Now, the Bears are taking a chance on Trestman, whose run as an NFL assistant began in 1985 – when Cutler was 2 years old – and ended around 2002. He earned a reputation for molding quarterbacks as an offensive coordinator at Cleveland, San Francisco, Arizona and Oakland.

He helped groom Bernie Kosar at the University of Miami. In recent years, he helped develop quarterbacks entering the league – including Cutler. He still gets praise from former NFL quarterbacks he worked with like Rich Gannon and Steve Young.

“This is going to be a great hire,” Young was quoted as saying, emphasizing that Trestman is the type of coach Cutler needs.

Fortier said Trestman doesn’t fit the mold of your typical NFL coach, something he witnessed twice when he stood on the sidelines with Trestman when his Alouettes played games in Winnipeg.

“In both games I’ve seen, he outcoached his opponent at the beginning of each half,” said Fortier, MSUM’s all-time winningest coach who compiled a 152-80-4 record from 1970 to 1992. “He’s very calm and very organized. He doesn’t panic.

“He’s not a hollerer. He motivates by reasoning. He’s a real cerebral type of coach.”

Intellectual enough that he authored a book titled “Perseverance: Life Lessons on Leadership and Teamwork.” It prompted Bears receiver Brandon Marshall to tweet Wednesday: “Reading his book now … can’t wait to follow his lead.”

And Fortier can’t wait to see how his former quarterback will do as a head coach in the NFL. It seems so long ago when Trestman transferred from the University of Minnesota to MSUM in 1978, starting five games.

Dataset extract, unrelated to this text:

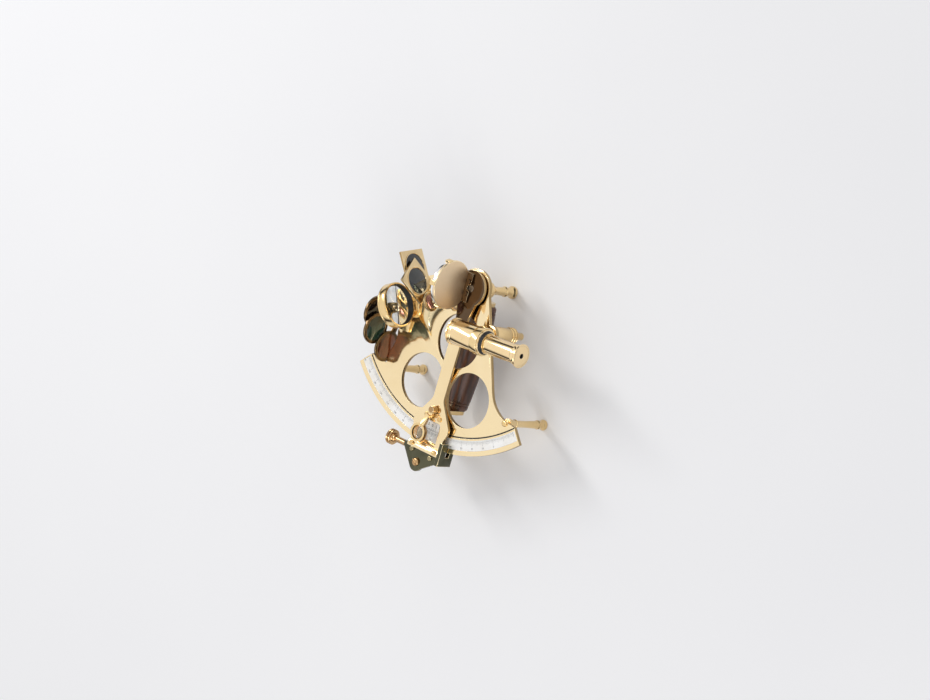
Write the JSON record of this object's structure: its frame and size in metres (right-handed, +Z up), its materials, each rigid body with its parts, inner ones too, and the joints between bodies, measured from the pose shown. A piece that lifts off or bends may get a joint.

“He didn’t have a lot of natural skills,” Fortier said of Trestman. “But I think a lot of the best coaches are the ones who don’t have the greatest skills because they watch, learn and develop.

“Marc still remembers what it takes for some people to learn and do better. I think he’s certainly ready for this kind of job. It’s just nice to see he will finally be able to get the chance.”